The Soup of 1000 Vegetables
This is the method from an old Marcella Hazan minestrone recipe, and it's an economical use of your time, and also a great way to get lots of flavor into the soup, since everything gets to sauté for a nice long time. A really good bowl of soup is less of a recipe than a formula. And the formula is this: a beany something + a starchy something + a tomato something + loads of random veggies + broth. You begin sautéing whatever onion/garlic type thing you're going to use, and then you prep the veggies one at a time and add them to the pot and stir them as they're done.
Hands-On Time: 20 minutes
Ready In: about 2 hours
Yield: 6-8 servings
3 tablespoons olive oil
1 bunch leeks, including their greens, halved, washed well, and sliced thin
1/2 onion, diced
3/4 shallot, diced
1 clove of garlic, chopped
2 carrots, diced
1 sweet potato, peeled and cubed
2 1/2 zucchini, diced
1/4 of a large green cabbage, slivered
1 handful of green beans, sliced into 1-inch pieces
2 potatoes, unpeeled and diced
1 kohlrabi, peeled and diced
1 beet, peeled and diced
A few leaves of kale, center ribs removed, stacked and rolled up and finely sliced
1 cup tomato sauce
1 quart chicken broth
4 cups water, divided use
1/2 cup Israeli couscous
1 14-ounce can Great Northern beans, with their liquid
1 tablespoon balsamic vinegar
More olive oil
- In a very large soup pot or Dutch oven, heat the oil over medium-low heat and sauté the leeks, onion and shallot with 1 teaspoon of the kosher salt, stirring occasionally, while you start preparing the other vegetables.
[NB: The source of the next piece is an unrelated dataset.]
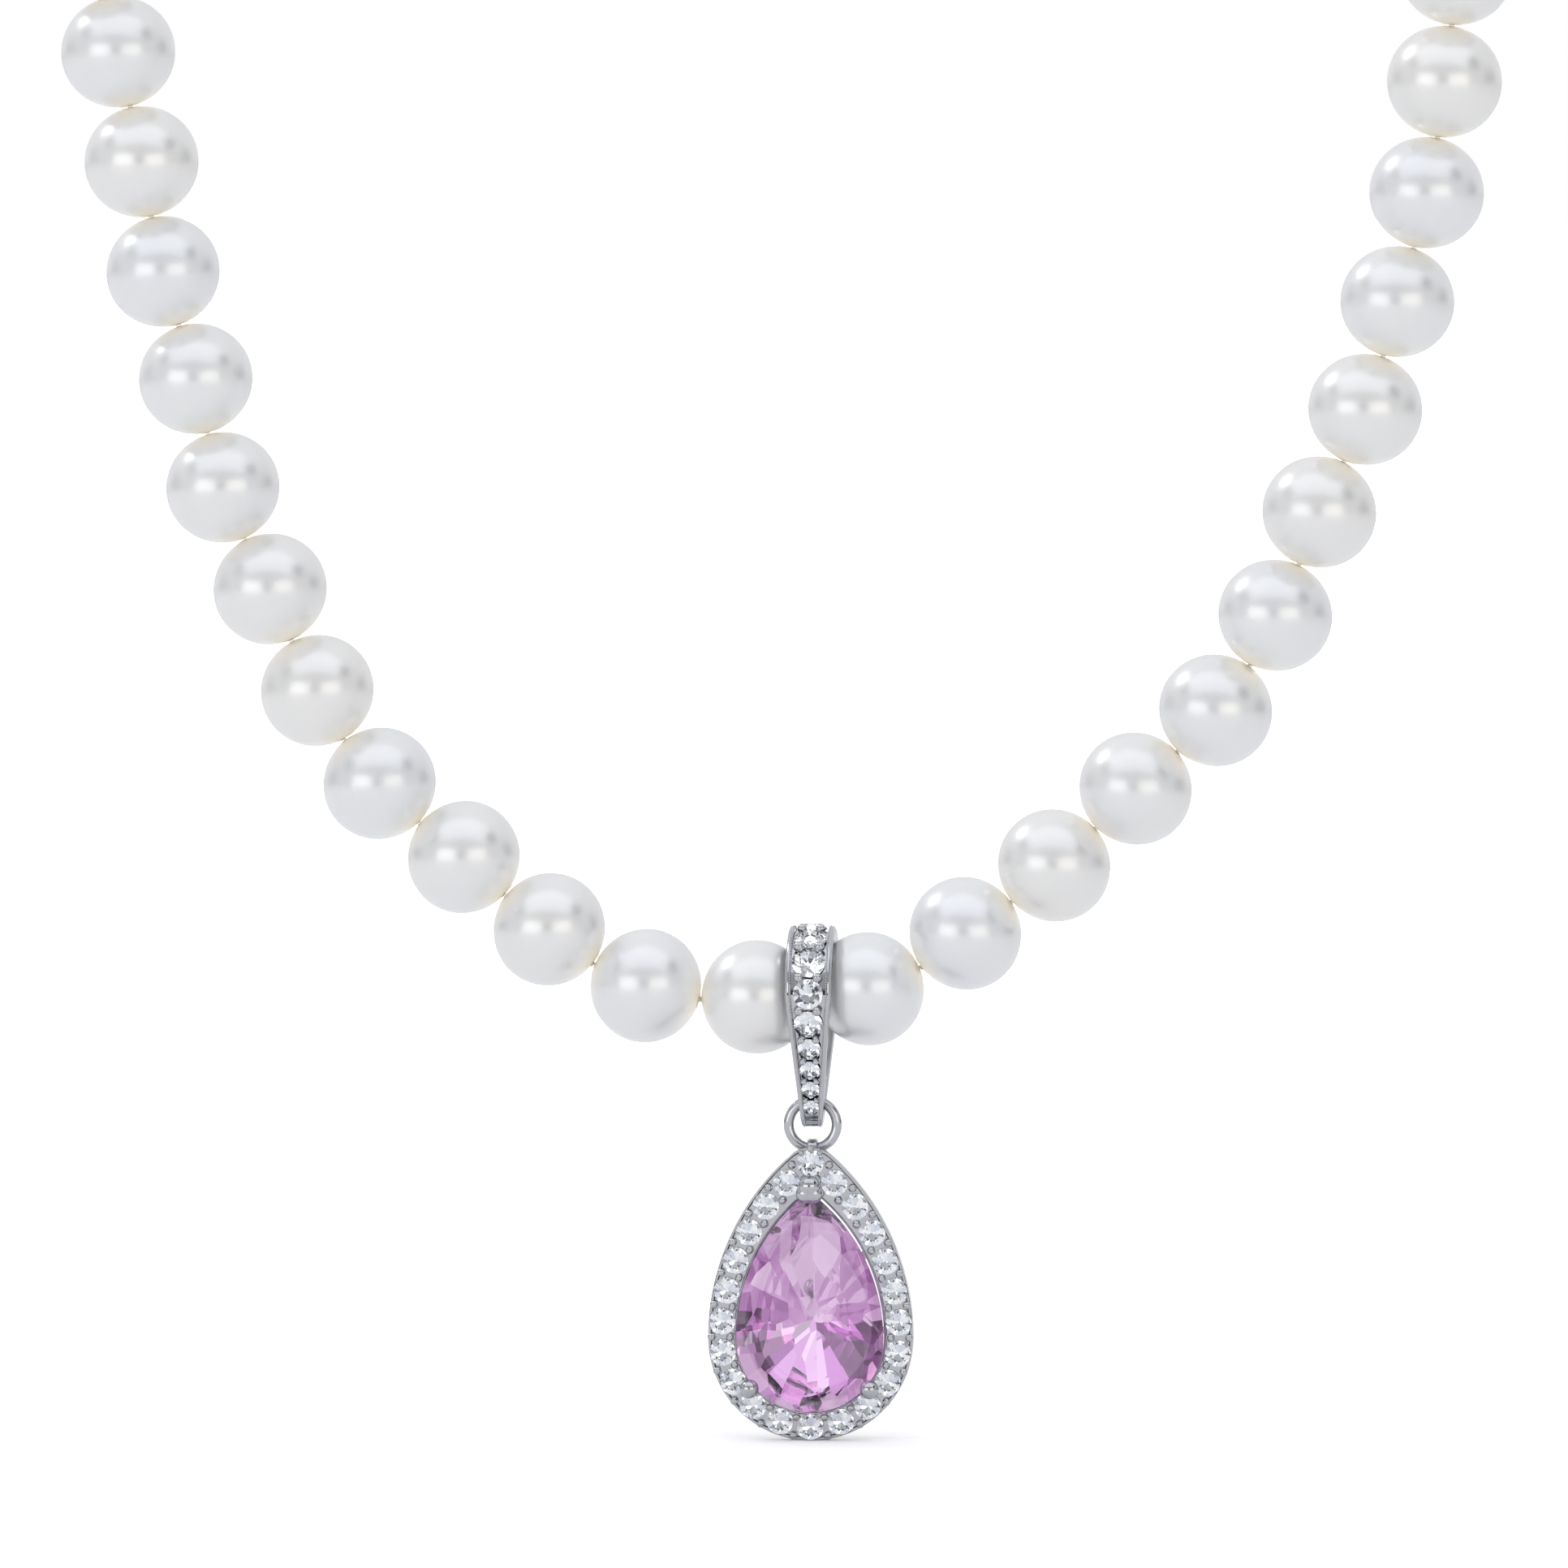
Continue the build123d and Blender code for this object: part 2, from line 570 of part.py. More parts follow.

- When the leeks and onions are wilted and translucent, around 5 minutes, begin adding the other vegetables as they're prepped, starting with the garlic, then adding them in vaguely the order listed, or else in some other order of your choosing, until they've all had a chance to be sautéed in the pot.
- Now add the tomato sauce and the chicken broth, along with 2 cups of the water, raise the heat to high and bring the pot to a boil, then lower the heat to low, cover the pot with the lid just barely ajar, and cook the soup, stirring occasionally, for 1 hour.
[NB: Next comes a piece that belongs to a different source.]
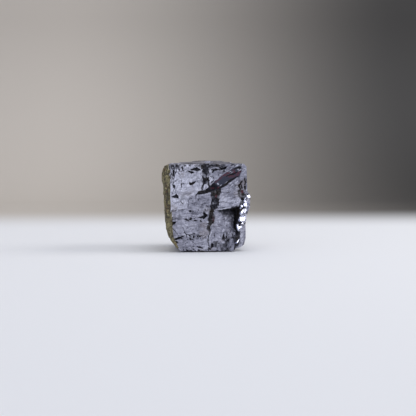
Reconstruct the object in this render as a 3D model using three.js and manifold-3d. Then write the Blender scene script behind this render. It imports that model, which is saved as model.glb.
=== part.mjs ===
// A small block of galena with stepped cubic cleavage, and a thin rind of matrix on its left side.
// Millimetres, +Z up. The front cleavage face looks along -Y, and the origin is at the centre of the foot.
import * as THREE from "three";
import { ConvexGeometry } from "three/addons/geometries/ConvexGeometry.js";
import { mergeVertices } from "three/addons/utils/BufferGeometryUtils.js";
import Module from "manifold-3d";

const wasm = await Module();
wasm.setup();

// Driving dimensions
const WIDTH = 24; // over the rind and the broken right edge
const DEPTH = 20;
const HEIGHT = 24.5; // at the mound on top
const FRONT = -DEPTH / 2; // y of the front cleavage face
const BACK = DEPTH / 2;
const RIGHT = WIDTH / 2;
const SHOULDER = 23.6; // z of the top's front edge
const UPPER_RIGHT = 11; // x of the right side above its bulge
const PAST = 1; // how far a cutter starts outside the face that it cuts
const RIND_GAP = 0.3; // between the crystal and the rind
const RIND_THINNEST = 0.35;
const RIND_ROWS = 22;
const RIND_COLUMNS = 18;

// ---- Solids from three.js geometry ----

function solidOf(geometry) {
  const flat = geometry.index ? geometry.toNonIndexed() : geometry;
  const bare = new THREE.BufferGeometry().setAttribute("position", flat.getAttribute("position"));
  const merged = mergeVertices(bare, 1e-4);
  const mesh = new wasm.Mesh({
    numProp: 3,
    vertProperties: merged.getAttribute("position").array,
    triVerts: new Uint32Array(merged.index.array),
  });
  return new wasm.Manifold(mesh);
}

function geometryOf(solid) {
  const mesh = solid.getMesh();
  return new THREE.BufferGeometry()
    .setAttribute("position", new THREE.BufferAttribute(mesh.vertProperties, 3))
    .setIndex(new THREE.BufferAttribute(mesh.triVerts, 1));
}

function hull(points) {
  return solidOf(new ConvexGeometry(points.map((p) => new THREE.Vector3(...p))));
}

// An outline of [x, z] points pushed from y = from to y = to.
function alongY(outline, from, to) {
  const shape = new THREE.Shape(outline.map(([x, z]) => new THREE.Vector2(x, z)));
  const made = new THREE.ExtrudeGeometry(shape, { depth: to - from, bevelEnabled: false });
  return solidOf(made.rotateX(Math.PI / 2).translate(0, to, 0));
}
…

- Taste the soup, and add salt as needed, then add the remaining 2 cups of water, bring it to a vigorous boil, and stir in the couscous and the beans with their liquid and the vinegar. Cook another 20 minutes or so, until the pasta is tender. Serve, topping each bowlful with an additional spoonful of olive oil.
You can use any veggies here -- I had tons of odds and ends leftover from our farm share and various cooking projects, but you could use just 2 or 3 different veggies, or dozens of them. Honestly. If I'd had celery I would have added it; if I had it to over, I would have nixed the sweet potato.